Last week at work I shut off some extra logging which was relatively minor but wasn't necessarily anymore. It was averaging around 80GB/day, or 6% of our daily log ingestion rate.
So,I'm laughing too. And I just work at an insurance company.
Seems to me that this would ensure that the comment mechanism is useless.
In regulatory processes of the United States, regulatory bodies are charged with implementing the laws passed by Congress and the president. THAT's where the democratic part of the process is, where vote counts matter.
The regulatory process goes on to seek comments not as a way of redoing the legislative process, but just to make sure all the Ts have been crossed. For every issue brought up in comments (NOT for every comment) the agency has to justify its position.
In short, in the regulatory processes of the US, a million comments with the same concern represent one concern. Pushes by special interests and news organizations to have people submit the same perspective over and over again merely waste governmental resources as workers have to remove the duplicate comments.
Slashdot should do a better job of informing readers about how the regulatory process works. It's misleading to present this story as if the numbers of comments matter directly or to talk about "honoring" fake comments.
Just hack a database of Comcast, AT&T, Verizon employees and flood the system with pro-net neutrality comments.
If the bot's (or bots') comments are to be kept, then is it not reasonable that everyone (legal U.S. citizens) should be able to use a bot to post comments to the FCC?
I mean, if they allow one man's set of bot comments then, legally, don't they have to accept everybody's bots' comments?
If they don't, are they infringing freedom of speech?
How is this not being investigated as massive fraud and identity theft?
If anything, Brexit shows just how critical it is to punish deliberate misinformation by government and media with excessive and relentless prejudice.
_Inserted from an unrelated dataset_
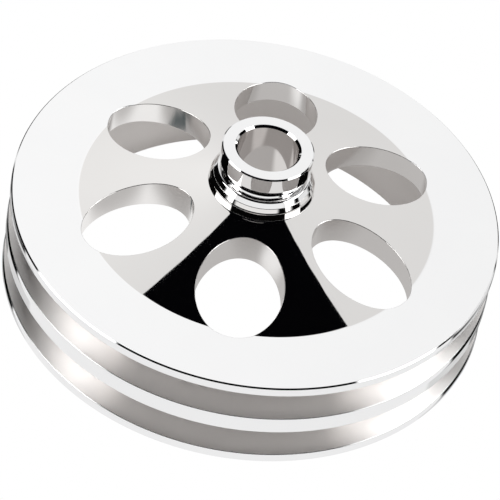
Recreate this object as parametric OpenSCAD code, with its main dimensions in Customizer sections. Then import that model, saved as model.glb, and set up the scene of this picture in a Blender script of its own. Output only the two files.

Keep in mind how many of those villages voted to exit because they had been convinced by both the media and all of their leaders that the EU was literally stealing their healthcare, when in fact they were receiving funds from it for that instead!
If he does accept the DDoS comments... roll on the eternal DDoS against the FCC, which will have shown that kind of behavior is completely acceptable to them.
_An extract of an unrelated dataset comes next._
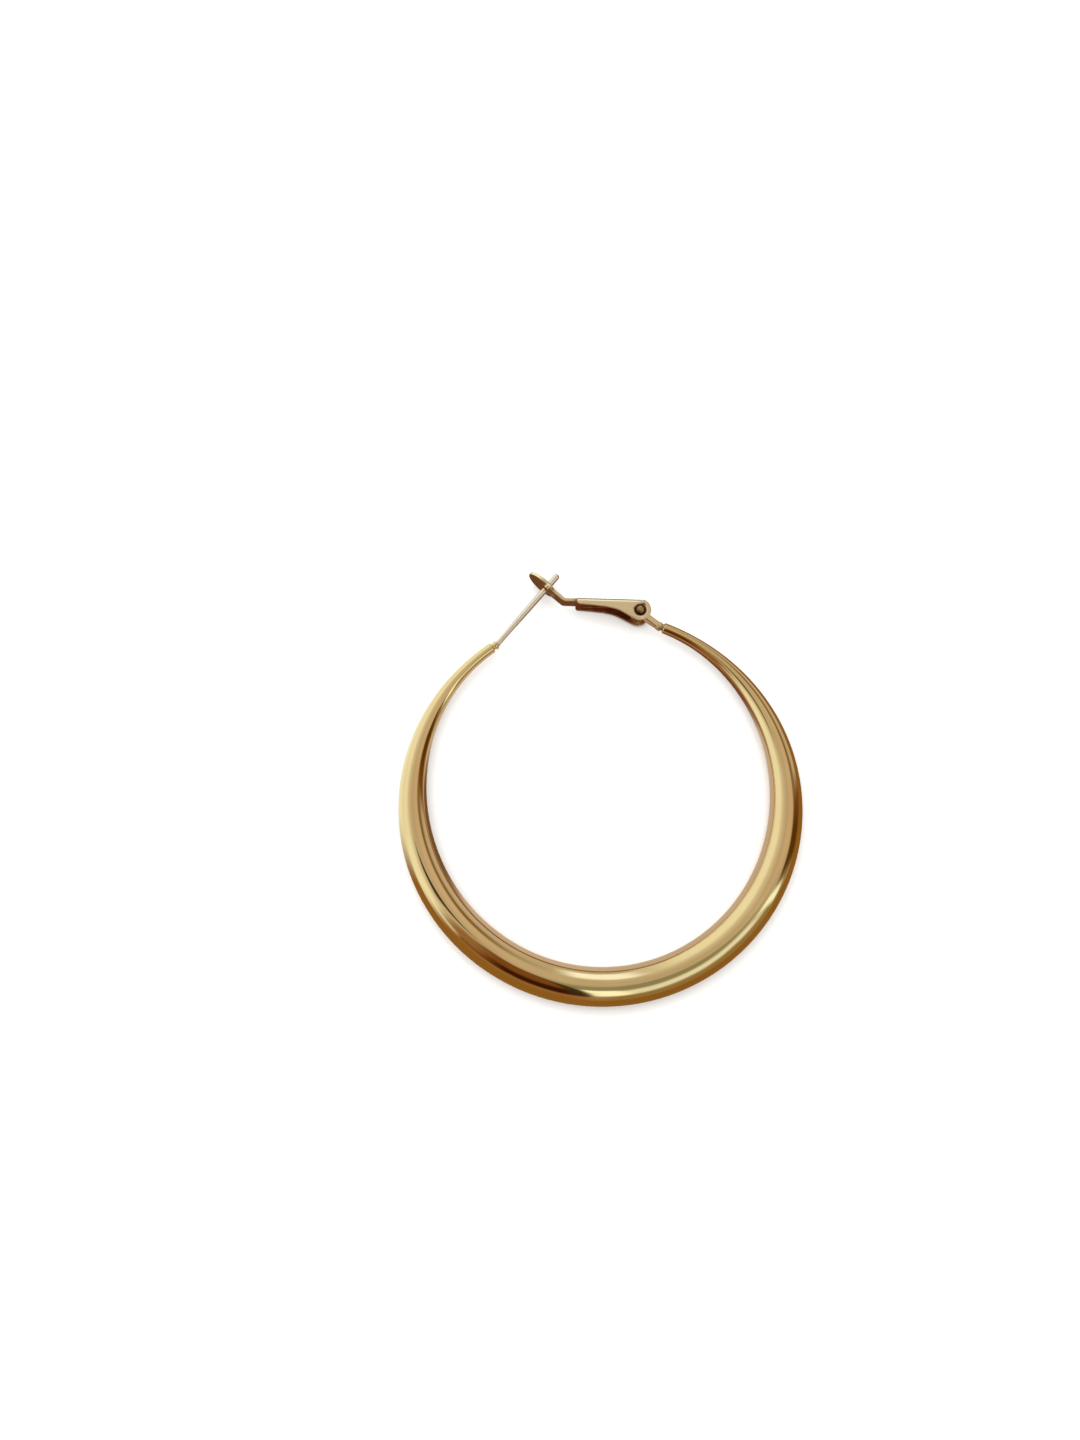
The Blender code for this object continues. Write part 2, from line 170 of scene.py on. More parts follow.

"You're right," Fisheye says. "I should have set it on 'whip' or 'chop.'"
DDoSing and astroturfing the FCC is fair game, did I get that right?
A totally unrelated question, is that LOIC thingamajig still operational?
We used to have a Bill of Rights. Now, with the rights gone, all we have left is the bill.
I wouldn't be so quick to say he'll 'honor' theses comments; his mind is made up, and his decisions will be the same, regardless. Unfortunately, this gives them an excuse.
There is no XUL, only WebExtensions...
If there's personal information, send those portions through a one-way hash and release the result. Then we can see activity-level of IP addresses or whatever else without knowing their actual value. This is pretty basic stuff, c'mon.
"Speaking to reporters last week, FCC chairman Ajit Pai hinted that the agency would likely honor those astroturfed comments, nonetheless."
Of course...they support his position.
Couldn't agree more. I see a lot of agencies doing this. One agency just spent a whole bunch of money to buy a bunch of appliance. Then was upset when she realized they all had to be secure and compliant with Federal regulations. We're talking probably a dozen or so physical machines. In the past machines like that were usually $30K a pop, and that was 20 years ago. I bet these were more like $50K pop and all to give an API that probably nobody will use. Seems to be the latest fad, just like Google boxes were years ago. I see them in the back hallways a lot lately, ready to be sent out for surplus.